My love for Schubert is a very serious one, probably just because it is not a fleeting fancy. Where is genius like his, which soars aloft so boldly and surely, where we then see the first few enthroned? To me he is like a child of the gods, who plays with Jupiter's thunder, albeit also occasionally handling it oddly. But he plays in such a region, at such a height, to which the others are far short of raising themselves...
by Johannes Brahms

The composer Brahms was a great fan of Schubert, promoting his works, helping with the editing of the Schubert Complete Works for his birth centenary, and collecting Schubert manuscripts. From a letter from Brahms to Schubring, in June 1863.

Perhaps a more overrated man than this Schubert never existed. He has certainly written a few good songs. But what then? Has not every composer who ever composed written a few good songs? And out of the thousand and one with which Schubert deluged the musical world it would indeed be hard if some half-dozen were not tolerable. And when that is said, all is said that can justly be said about Schubert.
by James William Davison

Davison, on the other hand, was clearly not a fan! From an article in Musical World, June 13th 1844. At that time many of what we now think of as Schubert's finest instrumental works had still not yet been published.

Good God, it makes one's blood boil to think of so fine and rare a genius, one of the ten or twelve topmost men in the world, in want of even the common necessaries of life.
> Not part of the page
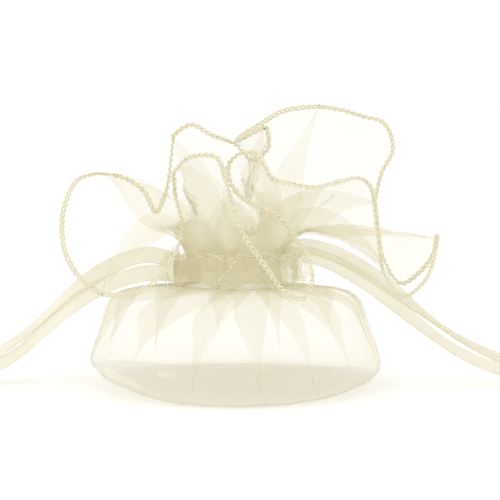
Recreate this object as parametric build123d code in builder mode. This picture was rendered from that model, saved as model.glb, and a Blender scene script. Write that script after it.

Failure, disappointment, depreciation, and suchlike shocks and wounds of the heart and soul, these are the necessary accompaniments of a fine intellect and a sensitive heart; but to want the ordinary comforts and amenities of life, to want bread, it is too dreadful to think of.
by Sir George Grove

Grove, editor of the famous dictionary that still bears his name, was a great Schubert fan, and this undoubtedly clouded his judgement from time to time. His biography of Schubert in the first edition of his Dictionary of Music and Musicians shows that he believed in most of the 'old wives tales' about Schubert, and even invented his own, especially with his argument for a 'lost' symphony from Gstein/Gmunden from 1825, which scholarship from the first SIUK chairman, John Reed, finally showed was actually the Symphony #9 in C major ('Great'), D944. From Groves' appendix to the English translation of Kreissle von Hellborn's biography by Coleridge.

...le musicien le plus poëte qui fut jamais.
 (...the most poetic musician that ever lived).
by Franz Liszt

The composer Liszt was another composer who promoted Schubert, especially with his transcriptions of Schubert songs to piano solos and his willingness to stage the first performance of Schubert's Alfonso und Estrella. This quote comes from a long letter from Liszt printed in the French journal Revue et Gazette Musicale de Paris, 2nd September 1838.
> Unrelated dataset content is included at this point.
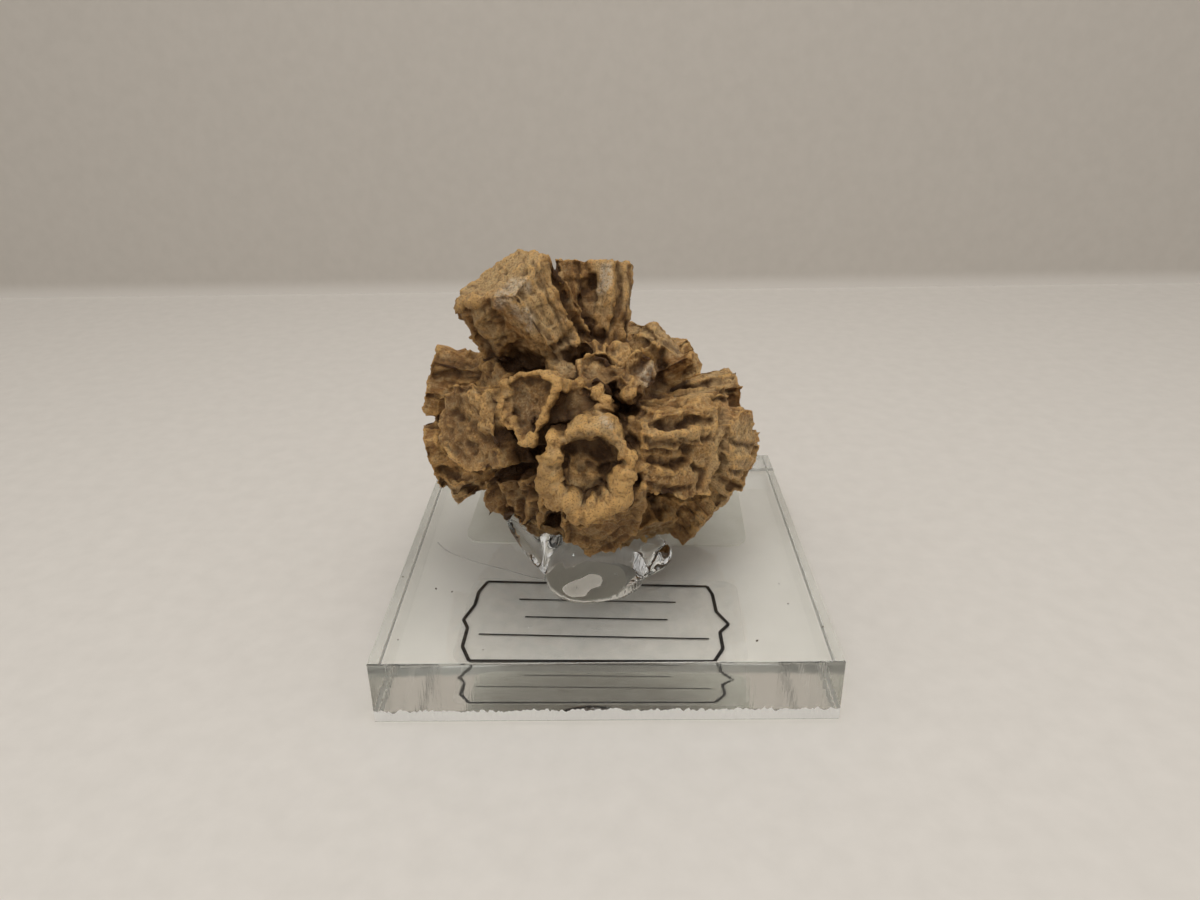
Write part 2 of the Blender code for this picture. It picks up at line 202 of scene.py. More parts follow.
class Skin:
    """A mesh's points in millimetres, with the links between neighbours."""

    def __init__(self, mesh):
        self.mesh = mesh
        count = len(mesh.vertices)
        points = np.empty(count * 3)
        mesh.vertices.foreach_get("co", points)
        self.points = points.reshape(-1, 3) / MM
        links = np.empty(len(mesh.edges) * 2, dtype=np.int32)
        mesh.edges.foreach_get("vertices", links)
        self.one = links[0::2]
        self.other = links[1::2]
        self.degree = np.bincount(self.one, minlength=count) + np.bincount(self.other, minlength=count)

    def store(self):
        self.mesh.vertices.foreach_set("co", (self.points * MM).ravel())
        self.mesh.update()

    def normals(self):
        self.store()
        found = np.empty(len(self.points) * 3)
        self.mesh.vertex_normals.foreach_get("vector", found)
        return found.reshape(-1, 3)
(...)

Schubert's musical brain is a wonder of improbability, even more so than the invertebrate's eye.
by Richard Dawkins

A remark from his book The God Delusion by the eminent evolutionary biologist.
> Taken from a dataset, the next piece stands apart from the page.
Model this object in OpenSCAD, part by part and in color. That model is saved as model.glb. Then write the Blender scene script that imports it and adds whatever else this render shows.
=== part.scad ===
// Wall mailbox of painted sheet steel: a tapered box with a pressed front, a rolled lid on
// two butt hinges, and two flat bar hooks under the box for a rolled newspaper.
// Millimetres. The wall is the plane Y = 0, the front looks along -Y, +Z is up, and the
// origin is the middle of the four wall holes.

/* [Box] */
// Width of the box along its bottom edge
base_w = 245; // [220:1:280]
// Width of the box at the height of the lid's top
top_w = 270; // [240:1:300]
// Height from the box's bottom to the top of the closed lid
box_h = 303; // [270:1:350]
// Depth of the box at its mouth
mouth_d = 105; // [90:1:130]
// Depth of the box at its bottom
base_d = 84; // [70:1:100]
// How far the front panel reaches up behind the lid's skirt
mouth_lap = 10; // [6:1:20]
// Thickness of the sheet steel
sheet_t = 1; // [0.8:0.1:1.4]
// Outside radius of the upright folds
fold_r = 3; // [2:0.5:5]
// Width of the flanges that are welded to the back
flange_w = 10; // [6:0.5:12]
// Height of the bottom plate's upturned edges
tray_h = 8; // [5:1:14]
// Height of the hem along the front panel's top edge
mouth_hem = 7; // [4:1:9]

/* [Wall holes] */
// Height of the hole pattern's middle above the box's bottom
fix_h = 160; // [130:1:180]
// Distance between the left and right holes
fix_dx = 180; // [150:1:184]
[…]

One rubs one's eyes. Compared with Schubert's pen, Aladdin's lamp seems a poor affair.
by Daniel Gregory Mason

Mason, an American composer, was chairman of the committee to oversee the celebrations for the Schubert death centenary in America in 1928. This remark was quoted by Robert Haven Schauffler in his biography of Schubert, p32.

At the Crystal Palace there is an understanding among the regular frequenters that a performance of Schubert's symphony in C is one of the specialities of the place. The analytic programme of it is one of Sir George Grove's masterpieces - and Mr Manns [the conductor] always receives a special ovation at the end. The band rises to the occasion with its greatest splendour; and I have to make a point of looking pleased, lest Sir George should turn my way and, reading my innermost thoughts, cut me dead for ever afterwards. For it seems to me all but wicked to give the public so irresistible a description of all the manifold charms and winningness of this astonishing symphony and not tell him, on the other side of the question, the lamentable truth that a more exasperatingly brainless composition was never put on paper.
by George Bernard Shaw

Before he made his name as a playwright, George Bernard Shaw earned his living as a music critic. It would appear tht he was not a fan! Published in The World, 23 March 1892.